An easy transition? Not exactly. I thought it would be. After all I was living a fairy tale, married to the man of my dreams - after waiting over 25 years for him to realize I was the one for him - and I was living in a foreign country. Well, all that was fine and good...but the fairy tale did not last.
Where to begin? Don't get me wrong. I love him with all my heart but...(yes there is a but) being married is not all it is cracked up to be! Especially if you have lived alone for over a quarter of a century!
I now must pick up after someone other than myself. I need to consider someone else in my plans. I am washing clothes two, sometimes three times more a week than I used to. (At least I have finally trained myself to check HIS pockets!) I am emptying the dishwasher more often these days. Unloading my groceries from the store are now requiring more than one trip from the car. Oh, and let's not forget that I must now check the toilet seat before I sit.
But there is the plus side to all of this also. I am very lucky to have found a man who LOVES to cook. Tho, I am not sure if it is so much that he loves to cook or if it is the fact that he thinks I don't know how to cook! And yes, I do know how to cook, the problem is I don't know how to cook Spanish. American cooking is a little "boring" for him. But I am not complaining in the least. He cooks, I clean, and we have a kitchen with a dishwasher!
And of course having someone to share things with. I talk with him at the table while I eat, rather than argue with the television. I have a sounding board that answers back with words rather than a "meow". And the body in bed with me is not clawing at me to move over, or purring loudly in my ear. Yes there are the snores but knowing who they belong to makes all the difference in the world.

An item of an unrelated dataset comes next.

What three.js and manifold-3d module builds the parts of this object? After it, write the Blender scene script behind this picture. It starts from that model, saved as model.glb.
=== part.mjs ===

Am I sorry I made this major move? Depends on which day you ask me! All in all I am not...but (there it is again) this relationship is still a work in progress. But no, I am not sorry. You only get one chance in life and I was not going to pass it up. I am with my soul mate and that makes it all worthwhile. What makes it the hardest? Simply put, different cultures. Oh, and the slight language barrier. Yes I am bilingual, he is not, but at times my words do not come out the way I want. But that is another posting.